( Bologna 20-21 novembre 2010)
di Felice Besostri, della Direzione Nazionale del PSI e portavoce del Gruppo di Volpedo
E’ una grande soddisfazione politica e personale essere qui a Bologna per il primo vero Congresso nazionale di Sinistra per Israele, che rappresenta l’inizio di un nuovo promettente percorso, avendo preso parte alle varie incarnazioni della SpI, capace di rinascere dalle ceneri come un’araba fenice.
Da socialista, allora nei DS, sono stato senatore nella XIIIa legislatura dal 1996 al 2001,dopo una campagna elettorale condotta insieme con Lele Fiano.

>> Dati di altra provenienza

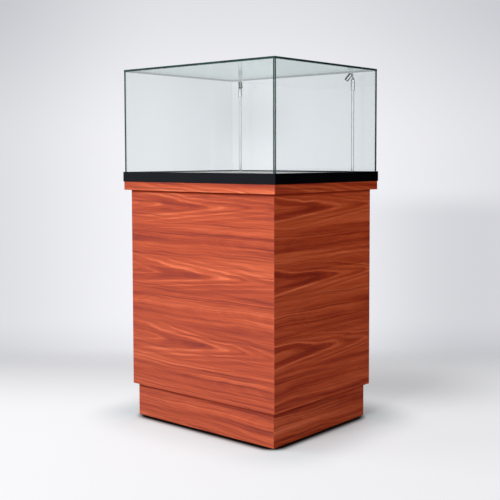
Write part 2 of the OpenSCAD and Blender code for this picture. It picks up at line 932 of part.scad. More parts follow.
// Turned head: eased tail, two cooling grooves, a cup in front, and a slot at the back for the arm's eye
module lamp_head() {
    r = head_d / 2;
    groove = 0.6;
    ring = 1;
    tail_ease = 2;
    rim_ease = 0.6;
    slot_w = arm_t + 2 * cheek_gap;
    slot_end = eye_d / 2 + 2 * cheek_gap;
    g = slot_end + 2 * ring;
    color([0.86, 0.87, 0.89])
        at_head()
            difference() {
                rotate_extrude()
                    polygon([
                        [0, -head_tail], [r - tail_ease, -head_tail], [r, tail_ease - head_tail],
                        [r, g], [r - groove, g], [r - groove, g + ring], [r, g + ring],
                        [r, g + 2 * ring], [r - groove, g + 2 * ring],
                        [r - groove, g + 3 * ring], [r, g + 3 * ring],
                        [r, head_l - rim_ease], [r - rim_ease, head_l], [lens_d / 2, head_l],
                        [lens_d / 2, lens_back], [lens_d / 2 - lens_seat, lens_back],
                        [lens_d / 2 - lens_seat, cup_z], [0, cup_z]
                    ]);
                translate([-head_d, -slot_w / 2, -head_tail - cut])
                    cube([2 * head_d, slot_w, head_tail + cut + slot_end]);
                rotate([90, 0, 0])
                    cylinder(h = head_d + 2 * cut, d = pin_fit_d, center = true, $fn = 24);
            }
}

module lamp_lens() {
    color([0.92, 0.95, 0.97, 0.5])
        at_head()
            translate([0, 0, lens_back])
                cylinder(h = lens_t, d = lens_d - 2 * fit);
}

// Round board at the bottom of the cup, with a low light chip on it
module lamp_led() {
    board_h = 1.2;
    chip_d = 4;
    chip_h = 1;
    color([0.95, 0.85, 0.45])
        at_head()
            translate([0, 0, cup_z])
                union() {
                    cylinder(h = board_h, d = lens_d - 2 * (lens_seat + bond));
                    cylinder(h = board_h + chip_h, d = chip_d);
                }
}

// ---- Lamp driver ----

ear_l = 12;
ear_t = 3;
driver_y = -inner_y / 2;
driver_z = collar_z - driver_h;
socket_d = 6;
socket_depth = 8;

module driver_screws(swell = 0) {
    color([0.74, 0.75, 0.77])
        for (sx = [-1, 1])
            translate([sx * (driver_l / 2 + ear_l / 2), driver_y, collar_z - ear_t])
                mirror([0, 0, 1])
                    wood_screw(ear_t + screw_bite, swell);
}

// Case with two screw ears under the collar board, an inlet at one end and two lamp sockets at the other
module lamp_driver() {
    c = 2;
    color([0.90, 0.90, 0.88])
        difference() {
            union() {
                translate([-driver_l / 2, driver_y, driver_z])
                    rotate([90, 0, 90])
                        linear_extrude(driver_l)
                            polygon([
                                [-driver_w / 2, driver_h], [-driver_w / 2, c], [-driver_w / 2 + c, 0],
                                [driver_w / 2 - c, 0], [driver_w / 2, c], [driver_w / 2, driver_h]
                            ]);
                translate([-driver_l / 2 - ear_l, driver_y - driver_w / 4, collar_z - ear_t])
                    cube([driver_l + 2 * ear_l, driver_w / 2, ear_t]);
            }
            driver_screws(fit);
            for (s = [-1, 1])
                translate([driver_l / 2 - socket_depth, driver_y + s * driver_w / 5, driver_z + driver_h / 3])
                    rotate([0, 90, 0])
                        cylinder(h = socket_depth + cut, d = socket_d, $fn = 24);
            translate([-driver_l / 2 - cut, driver_y - driver_w / 5, driver_z + driver_h / 6])
                cube([socket_depth + cut, driver_w / 2.5, driver_h / 2.5]);
        }
}

// ---- Whole case, one line per node ----

plinth_board("front");  // plinth_front
plinth_board("right");  // plinth_right
plinth_board("back");  // plinth_back
plinth_board("left");  // plinth_left
plinth_corner_blocks();
tee_nuts();
foot(-1, -1);  // foot_front_left
foot(1, -1);  // foot_front_right
foot(-1, 1);  // foot_back_left
foot(1, 1);  // foot_back_right
floor_panel();
wall_panel("front");  // front_panel
wall_panel("right");  // right_panel
wall_panel("left");  // left_panel
back_rails();
back_stiles();
corner_battens();
rear_door();
hinge_leaves(1);  // hinge_frame_leaves
hinge_leaves(-1);  // hinge_door_leaves
hinge_pins();
hinge_screws(1);  // hinge_frame_screws
hinge_screws(-1);  // hinge_door_screws
lock_barrel();
lock_nut();
lock_plug();
lock_cam();
cable_outlet();
collar_board();
deck_board();
cabinet_screws();
frame_rail("front");  // frame_front
frame_rail("right");  // frame_right
frame_rail("back");  // frame_back
frame_rail("left");  // frame_left
glazing_strips();
glass_side("front");  // glass_front
glass_side("right");  // glass_right
glass_side("back");  // glass_back
glass_side("left");  // glass_left
glass_top();
lamp_driver();
driver_screws();
lamp_nuts();
place_lamp(1) lamp_base();  // right_lamp_base
place_lamp(1) lamp_stem();  // right_lamp_stem
place_lamp(1) lamp_sleeve();  // right_lamp_sleeve
place_lamp(1) lamp_arm();  // right_lamp_arm
place_lamp(1) lamp_pin();  // right_lamp_pin
place_lamp(1) lamp_head();  // right_lamp_head
place_lamp(1) lamp_lens();  // right_lamp_lens
place_lamp(1) lamp_led();  // right_lamp_led
place_lamp(-1) lamp_base();  // left_lamp_base
place_lamp(-1) lamp_stem();  // left_lamp_stem
place_lamp(-1) lamp_sleeve();  // left_lamp_sleeve
place_lamp(-1) lamp_arm();  // left_lamp_arm
place_lamp(-1) lamp_pin();  // left_lamp_pin
place_lamp(-1) lamp_head();  // left_lamp_head
place_lamp(-1) lamp_lens();  // left_lamp_lens
place_lamp(-1) lamp_led();  // left_lamp_led
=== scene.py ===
import math

import bmesh
import bpy
from mathutils import Matrix, Vector

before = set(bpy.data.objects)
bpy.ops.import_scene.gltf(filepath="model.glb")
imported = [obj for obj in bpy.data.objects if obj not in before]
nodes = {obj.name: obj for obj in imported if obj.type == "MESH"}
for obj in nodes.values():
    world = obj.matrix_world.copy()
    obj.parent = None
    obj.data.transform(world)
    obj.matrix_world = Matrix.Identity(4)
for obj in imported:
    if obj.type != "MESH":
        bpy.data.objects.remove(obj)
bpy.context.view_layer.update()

# ---- Camera ----
# A nearly level studio view of the case's front and right faces, from a little above the glass hood's foot.
# The lens is moved down on its plate, so the uprights stay nearly upright in the picture.
camera_spot = (1.8734, -2.1822, 0.8147)
lens_mm, sensor_mm = 66.516, 36
shift_down = 0.0745
turn, dip, roll = math.radians(40.68), 0.0598, -0.0026
backward = Vector((math.sin(turn) * math.cos(dip), -math.cos(turn) * math.cos(dip), math.sin(dip)))
level_right = (-backward).cross(Vector((0, 0, 1))).normalized()
level_up = level_right.cross(-backward)
right = math.cos(roll) * level_right + math.sin(roll) * level_up
up = math.cos(roll) * level_up - math.sin(roll) * level_right
camera = bpy.data.objects.new("camera", bpy.data.cameras.new("camera"))
camera.data.sensor_width = sensor_mm
camera.data.lens = lens_mm
camera.data.shift_y = -shift_down
turned = Matrix((right, up, backward)).transposed().to_4x4()
camera.matrix_world = Matrix.Translation(camera_spot) @ turned
bpy.context.scene.collection.objects.link(camera)
bpy.context.scene.camera = camera
bpy.context.scene.view_settings.view_transform = "Standard"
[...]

Allora a sinistra la situazione era più difficile di ora. Pensiamo alla posizione tradizionale del PCI sul M.O., che si era trasferita ai DS. Il clima a sinistra è cambiato, abbiamo visto le divisioni sul boicottaggio della Fiera del Libro di Torino. Tuttavia alcuni problemi ci sono tuttora. Quanti, anche compagni, vedendo il mio impegno sul M.O. e in SpI mi chiedevano se ero ebreo e ancora me lo chiedono: come se la pace in MO. e tra israeliani e palestinesi fosse un problema ebraico!
Ci sono cambiamenti, è stato citato l’intervento di Vendola, che ho ascoltato in diretta quale osservatore al Congresso di SEL a Firenze lo scorso settembre. Bene! D’altronde chi studia da Presidente del Consiglio doveva dare alcune garanzie agli USA e alla Chiesa cattolica e così ha messo, opportunamente, da parte il documento congressuale approvato su questione palestinese e sulla laicità.
C’è un pezzo di sinistra italiana reduce da dure sconfitte, l’Italia è l’unico paese d’Europa in cui la sinistra tutta, dai socialisti ai leninisti, è assente dal Parlamento Nazionale e dalla delegazione italiana nel Parlamento Europeo, che si aggrappa ad una speranza caricando sulle spalle di una sola persona i problemi della sinistra: una base molto fragile e una responsabilità eccesiva per una sola persona.
Sì, la situazione nella sinistra italiana è nel complesso migliorata, ma da alcune discussioni su Facebook si rileva anche l’esistenza di uno zoccolo duro, che sostiene la soppressione dello Stato di Israele.
È peggiorato, invece, il quadro dei nostri interlocutori naturali in Israele, non vi è un Rabin o un movimento di massa, come Peace Now, anche se organizzazioni israeliane o israelo-palestinesi per i diritti umani sono molto attive per attivare una giustizia non piegata alla ragion di Stato.
Sembra paradossale che le due parti, sinistra italiana e Israele, non si incontrino ma si incrocino, senza confrontarsi realmente. Il confronto è più importante della pace? Certamente se per pace, ma sarebbe meglio chiamarla tregua, si intende assenza di una nuova Intifada o di rappresaglie diTsahal.
Se c’è pace il confronto è più facile e produce più pace. La sicurezza degli israeliani e l’esistenza di Israele sono due punti fermi, anche per dare uno Stato ai palestinesi. L’espansione di insediamenti nei Territori occupati, e per me anche l’espansione edilizia a Gerusalemme Est, nulla ha che a vedere con la sicurezza dei suoi cittadini, tutti anche gli arabi. Al contrario è una minaccia alla sicurezza.
In conclusione vorrei spendere poche parole su una proposta che va per la maggiore: Due popoli, due Stati.
È una formula semplice e come tale pare l’uovo di Colombo, ma dovremmo rifletterci sopra.
Due popoli, due stati, ma quale tipo di Stati? Uno puramente ebraico? E l’altro puramente mussulmano, neppure arabo? Due stati etnicamente puri e teocratici?
Non ci sarebbe nulla di sinistra in questo, ma molto di sinistro, per le persone laiche, libertarie e democratiche, che noi siamo.